Custom Workflows: Customize the pipeline with preprocessing steps, postprocessing, or feature extraction.

7. Multi-Model and Multi-Tenant Support

Seldon Core provides support for deploying multiple models in a single Kubernetes cluster, making it suitable for multi-tenant environments where each team or application might need different models. With multi-tenant support, different models can be isolated within the same infrastructure, ensuring that resources are efficiently utilized.

Multi-model deployment: Deploy various models in a single system, each with different resource and performance requirements.
Tenant Isolation: Safeguard models and workflows by ensuring tenants operate independently.

8. Serving Models with KServe (KFServing)

Seldon Core integrates with KServe (formerly KFServing), which is a Kubernetes-native model-serving solution. KServe allows you to easily deploy machine learning models in a cloud-native manner, providing built-in support for scaling, traffic splitting, and version management.

Autoscaling: Automatically scale the number of replicas based on incoming traffic to optimize resource utilization.
Predictive Scaling: Configure the system to scale based on workload or traffic demand.

🚀 Getting Started with Seldon Core

To begin using Seldon Core, follow these steps:

Step 1: Set Up a Kubernetes Cluster

Since Seldon Core is built on Kubernetes, you’ll first need a working Kubernetes environment. You can set up Kubernetes on your local machine using Minikube, or on the cloud with services like Google Kubernetes Engine (GKE), Amazon EKS, or Azure AKS.

Step 2: Install Seldon Core

Once your Kubernetes cluster is ready, you can install Seldon Core. The easiest way to do this is through Helm, the Kubernetes package manager. Seldon Core provides Helm charts to quickly deploy its components into your cluster.

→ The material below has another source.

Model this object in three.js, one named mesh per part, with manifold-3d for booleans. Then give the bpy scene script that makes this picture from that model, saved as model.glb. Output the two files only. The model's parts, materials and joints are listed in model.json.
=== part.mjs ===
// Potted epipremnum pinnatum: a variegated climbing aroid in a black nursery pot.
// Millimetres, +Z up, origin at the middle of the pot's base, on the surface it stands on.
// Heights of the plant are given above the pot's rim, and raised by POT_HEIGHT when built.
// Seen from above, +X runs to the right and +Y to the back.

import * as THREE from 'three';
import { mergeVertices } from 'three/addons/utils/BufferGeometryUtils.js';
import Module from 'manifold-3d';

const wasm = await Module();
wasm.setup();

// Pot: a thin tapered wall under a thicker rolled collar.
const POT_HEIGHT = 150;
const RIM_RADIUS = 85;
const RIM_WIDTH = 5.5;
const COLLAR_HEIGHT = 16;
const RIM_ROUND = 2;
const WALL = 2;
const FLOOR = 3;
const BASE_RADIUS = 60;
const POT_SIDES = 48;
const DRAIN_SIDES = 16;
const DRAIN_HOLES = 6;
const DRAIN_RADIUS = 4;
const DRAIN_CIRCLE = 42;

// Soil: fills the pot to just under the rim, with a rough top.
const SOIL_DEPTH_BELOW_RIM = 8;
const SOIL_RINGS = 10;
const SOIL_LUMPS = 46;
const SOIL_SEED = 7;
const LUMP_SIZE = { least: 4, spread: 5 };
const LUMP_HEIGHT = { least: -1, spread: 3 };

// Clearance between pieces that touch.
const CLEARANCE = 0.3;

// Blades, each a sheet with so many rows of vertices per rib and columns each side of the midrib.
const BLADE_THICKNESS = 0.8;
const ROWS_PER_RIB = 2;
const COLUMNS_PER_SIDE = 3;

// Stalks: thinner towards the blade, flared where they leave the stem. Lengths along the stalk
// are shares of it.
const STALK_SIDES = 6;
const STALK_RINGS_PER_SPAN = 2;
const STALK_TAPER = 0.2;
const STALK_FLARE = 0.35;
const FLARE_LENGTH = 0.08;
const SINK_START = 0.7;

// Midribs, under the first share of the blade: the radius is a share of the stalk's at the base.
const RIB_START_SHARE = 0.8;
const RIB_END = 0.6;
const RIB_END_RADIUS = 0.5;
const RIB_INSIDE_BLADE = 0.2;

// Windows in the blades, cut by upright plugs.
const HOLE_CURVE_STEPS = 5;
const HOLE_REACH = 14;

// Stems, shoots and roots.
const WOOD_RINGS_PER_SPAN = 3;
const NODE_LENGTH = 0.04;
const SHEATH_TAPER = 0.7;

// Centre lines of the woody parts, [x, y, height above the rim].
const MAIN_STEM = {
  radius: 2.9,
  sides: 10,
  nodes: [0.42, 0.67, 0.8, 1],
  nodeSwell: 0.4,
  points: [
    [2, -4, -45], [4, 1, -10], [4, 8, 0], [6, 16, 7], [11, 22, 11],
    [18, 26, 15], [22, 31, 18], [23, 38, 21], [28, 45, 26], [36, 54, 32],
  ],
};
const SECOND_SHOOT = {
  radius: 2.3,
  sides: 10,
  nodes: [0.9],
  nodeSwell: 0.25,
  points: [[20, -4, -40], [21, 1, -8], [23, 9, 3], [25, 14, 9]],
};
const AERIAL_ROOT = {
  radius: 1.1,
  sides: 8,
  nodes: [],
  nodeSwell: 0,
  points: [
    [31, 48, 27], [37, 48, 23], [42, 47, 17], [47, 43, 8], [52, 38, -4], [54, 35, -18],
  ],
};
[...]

helm install seldon-core seldon/seldon-core-operator --namespace seldon-system --set installCRDs=true

This command installs the necessary Seldon Core operator and custom resources.

Step 3: Deploy a Model

Once the platform is installed, you can deploy machine learning models with just a few commands. Seldon Core provides simple YAML configuration files for deploying models. You’ll specify your model type, model server, and any necessary metadata in the YAML file, which is then applied to the cluster.

Here’s an example of a simple deployment configuration for a TensorFlow model:

apiVersion: machinelearning.seldon.io/v1
kind: SeldonDeployment
metadata:
  name: my-tf-model
spec:
  predictors:
    - componentSpecs:
        - spec:
            containers:
              - name: tensorflow
                image: seldonio/tfserving:latest
                env:
                  - name: MODEL_NAME
                    value: my-model
    graph:
      name: tensorflow
      type: MODEL

Step 4: Monitor and Manage Models

Once deployed, you can monitor and manage the model through Prometheus and Grafana, or use the built-in Seldon dashboard to track model performance and view metrics.

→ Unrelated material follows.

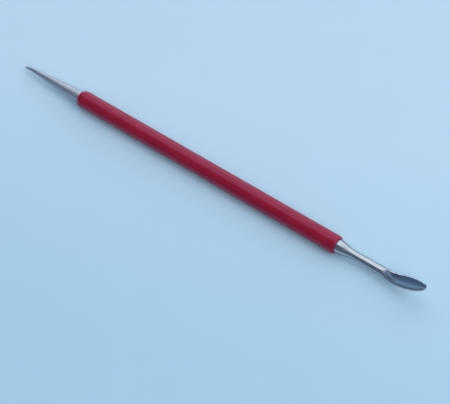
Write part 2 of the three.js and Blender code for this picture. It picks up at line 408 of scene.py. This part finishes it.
def build_turning_tree():
    """Turns a drawn profile about the tool's axis. The profile is a row of points with their place along
    the axis as x and their radius as z, and a flute depth. The fine end may lean off the axis."""
    tree = bpy.data.node_groups.new("turned_piece", "GeometryNodeTree")
    face = tree.interface
    face.new_socket("Profile", in_out="INPUT", socket_type="NodeSocketGeometry")
    for name, kind in (
        ("Sides", "NodeSocketInt"),
        ("Flutes", "NodeSocketInt"),
        ("Axis height", "NodeSocketFloat"),
        ("Lean", "NodeSocketFloat"),
        ("Lean start", "NodeSocketFloat"),
        ("Lean end", "NodeSocketFloat"),
        ("Finish", "NodeSocketMaterial"),
    ):
        face.new_socket(name, in_out="INPUT", socket_type=kind)
    face.new_socket("Piece", in_out="OUTPUT", socket_type="NodeSocketGeometry")
    given = add(tree, "NodeGroupInput").outputs
    math_node = "ShaderNodeMath"

    count = add(tree, "GeometryNodeAttributeDomainSize", {}, {0: given["Profile"]}).outputs[0]
    round_count = add(tree, math_node, {"operation": "ADD"}, {0: given["Sides"], 1: 1}).outputs[0]
    grid = add(
        tree, "GeometryNodeMeshGrid", {}, {"Vertices X": count, "Vertices Y": round_count}
    ).outputs[0]
    index = add(tree, "GeometryNodeInputIndex").outputs[0]
    turn = add(tree, math_node, {"operation": "DIVIDE"}, {0: index, 1: round_count}).outputs[0]
    ring = add(tree, math_node, {"operation": "FLOOR"}, {0: turn}).outputs[0]
    side = add(
        tree,
        math_node,
        {"operation": "SUBTRACT"},
        {0: index, 1: add(tree, math_node, {"operation": "MULTIPLY"}, {0: ring, 1: round_count}).outputs[0]},
    ).outputs[0]
    share = add(tree, math_node, {"operation": "DIVIDE"}, {0: side, 1: given["Sides"]}).outputs[0]
    angle = add(tree, math_node, {"operation": "MULTIPLY"}, {0: share, 1: math.tau}).outputs[0]

    place = add(tree, "GeometryNodeInputPosition").outputs[0]
    drawn = add(
        tree,
        "GeometryNodeSampleIndex",
        {"data_type": "FLOAT_VECTOR"},
        {"Geometry": given["Profile"], "Value": place, "Index": ring},
    ).outputs[0]
    depth = add(tree, "GeometryNodeInputNamedAttribute", {"data_type": "FLOAT"}, {"Name": "flute"}).outputs[0]
    flute = add(
        tree,
        "GeometryNodeSampleIndex",
        {"data_type": "FLOAT"},
        {"Geometry": given["Profile"], "Value": depth, "Index": ring},
    ).outputs[0]
    drawn_parts = add(tree, "ShaderNodeSeparateXYZ", {}, {0: drawn}).outputs

    flute_turn = add(tree, math_node, {"operation": "MULTIPLY"}, {0: angle, 1: given["Flutes"]}).outputs[0]
    wave = add(tree, math_node, {"operation": "COSINE"}, {0: flute_turn}).outputs[0]
    cut = add(tree, math_node, {"operation": "MULTIPLY_ADD"}, {0: wave, 1: -0.5, 2: 0.5}).outputs[0]
    lost = add(tree, math_node, {"operation": "MULTIPLY"}, {0: cut, 1: flute}).outputs[0]
    radius = add(tree, math_node, {"operation": "SUBTRACT"}, {0: drawn_parts["Z"], 1: lost}).outputs[0]

    lean_share = add(
        tree,
        "ShaderNodeMapRange",
        {},
        {"Value": drawn_parts["X"], "From Min": given["Lean start"], "From Max": given["Lean end"]},
    ).outputs[0]
    bent = add(tree, math_node, {"operation": "POWER"}, {0: lean_share, 1: 2}).outputs[0]
    sunk = add(tree, math_node, {"operation": "MULTIPLY"}, {0: bent, 1: given["Lean"]}).outputs[0]
    centre = add(tree, math_node, {"operation": "SUBTRACT"}, {0: given["Axis height"], 1: sunk}).outputs[0]

    sine = add(tree, math_node, {"operation": "SINE"}, {0: angle}).outputs[0]
    cosine = add(tree, math_node, {"operation": "COSINE"}, {0: angle}).outputs[0]
    sideways = add(tree, math_node, {"operation": "MULTIPLY"}, {0: radius, 1: sine}).outputs[0]
    upright = add(
        tree, math_node, {"operation": "MULTIPLY_ADD"}, {0: radius, 1: cosine, 2: centre}
    ).outputs[0]
    spot = add(
        tree, "ShaderNodeCombineXYZ", {}, {0: drawn_parts["X"], 1: sideways, 2: upright}
    ).outputs[0]
    turned = add(tree, "GeometryNodeSetPosition", {}, {"Geometry": grid, "Position": spot}).outputs[0]
    closed = add(
        tree, "GeometryNodeMergeByDistance", {}, {"Geometry": turned, "Distance": POLE_MERGE}
    ).outputs[0]
    smooth = add(tree, "GeometryNodeSetShadeSmooth", {"domain": "FACE"}, {"Geometry": closed}).outputs[0]
    bend = add(tree, "GeometryNodeInputMeshEdgeAngle").outputs[0]
    corner = add(
        tree, "FunctionNodeCompare", {"operation": "GREATER_THAN"}, {0: bend, 1: math.radians(TURNED_CREASE)}
    ).outputs[0]
    sharp = add(
        tree,
        "GeometryNodeSetShadeSmooth",
        {"domain": "EDGE"},
        {"Geometry": smooth, "Selection": corner, "Shade Smooth": False},
    ).outputs[0]
    real = add(tree, "GeometryNodeRealizeInstances", {}, {0: sharp}).outputs[0]
    done = add(
        tree, "GeometryNodeSetMaterial", {}, {"Geometry": real, "Material": given["Finish"]}
    ).outputs[0]
    add(tree, "NodeGroupOutput", {}, {0: done})
    return tree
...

🌟 Advantages of Seldon Core

Scalability: Built on Kubernetes, Seldon Core can scale machine learning workloads efficiently in cloud-native environments.
Model Flexibility: Supports a variety of ML frameworks and model types, making it suitable for diverse use cases.
Versioning and A/B Testing: Easily manage multiple versions of models and conduct A/B tests to optimize performance.
Explainability: Provides integration with model explainability tools like SHAP and Alibi, helping ensure transparency in predictions.
Seamless Integration: Integrates with tools like Prometheus, Grafana, and KServe to provide robust monitoring and deployment capabilities.

💡 Use Cases for Seldon Core

Real-Time Prediction Services: Deploy machine learning models to provide real-time prediction services for applications in healthcare, finance, and e-commerce.
Model Management: Manage and monitor multiple machine learning models in a Kubernetes-based environment, ensuring they are always up-to-date and scalable.
A/B Testing and Model Optimization: Implement canary deployments and A/B testing to optimize model performance before fully deploying new versions.

🧠 Final Thoughts

Seldon Core is an incredibly powerful open-source platform that simplifies the deployment and management of machine learning models in Kubernetes environments. Whether you're working with TensorFlow, PyTorch, or custom models, Seldon Core enables easy deployment, scaling, and monitoring. With its support for model versioning, A/B testing, and explainability, Seldon Core is a fantastic choice for organizations looking to move machine learning models from research to production.